Related: Mad Max: George Miller Hopeful Fury Road Sequels Will Happen

The movie achieved unanimous critical acclaim - with the Rotten Tomatoes consensus citing the film's "exhilarating action" and "surprising amount of narrative heft" - and did better than a reboot of a cult hit had any right to do at the box office. To cap off its success, the film became a major awards frontrunner, winning the most Oscars of that year. Not bad from a highly troubled production.

2016 - Moonlight

Moonlight

Score: 98%

Barry Jenkins' Moonlight was one of the most-talked-about movies in 2016, and rightfully so. The film, starring Trevante Rhodes, Naomie Harris, and Mahershala Ali, released to overwhelming critical praise, with everything, from script to performances to direction, getting top marks from critics.

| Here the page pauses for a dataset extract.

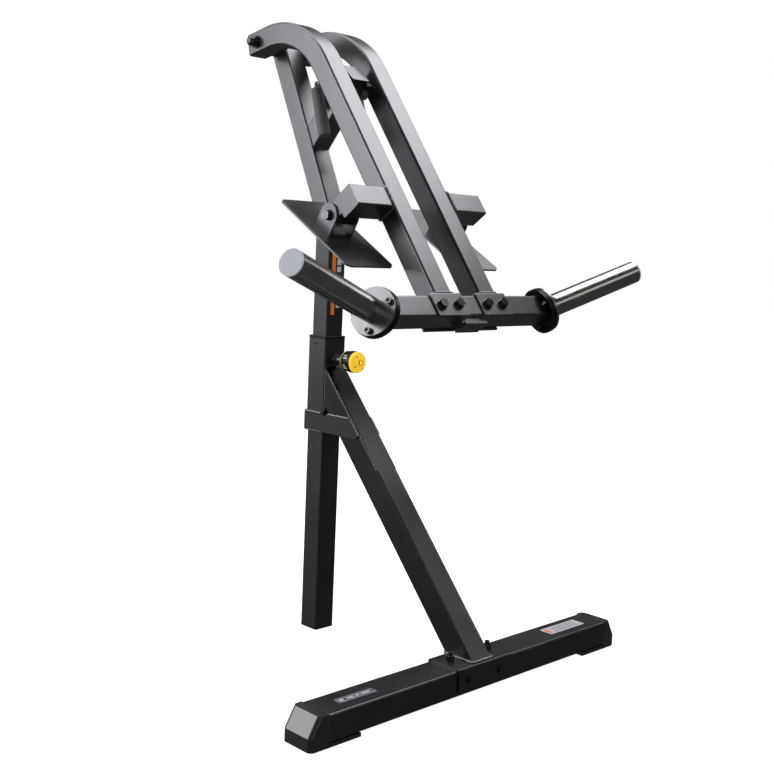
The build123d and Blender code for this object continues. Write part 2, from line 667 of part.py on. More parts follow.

The film ended up winning the Oscar for Best Picture (after a rather spectacular mix-up with La La Land, of course), marking out a bunch of firsts: it was the first time the award had gone to a film with an all-black cast or one with an LGBT subject matter.

2017 - Get Out

Get Out Party Scene

Score: 99%

Jordan Peele took the industry by surprise in 2017 with his directorial debut, Get Out, starring Daniel Kaluuya as a black man lured into a trap by his white girlfriend. The horror film released in a politically-charged climate that not-so-subtly addressed present-day social issues in a wildly entertaining way, seeing it hit with all corners of the audience.

It was, in no uncertain terms, an astounding critical and commercial success, grossing $254.3 million against an estimated production budget of $4.5 million and going on to be nominated for multiple awards. Only time will tell, though, if it ends up being nominated for Best Picture, let alone taking the top prize.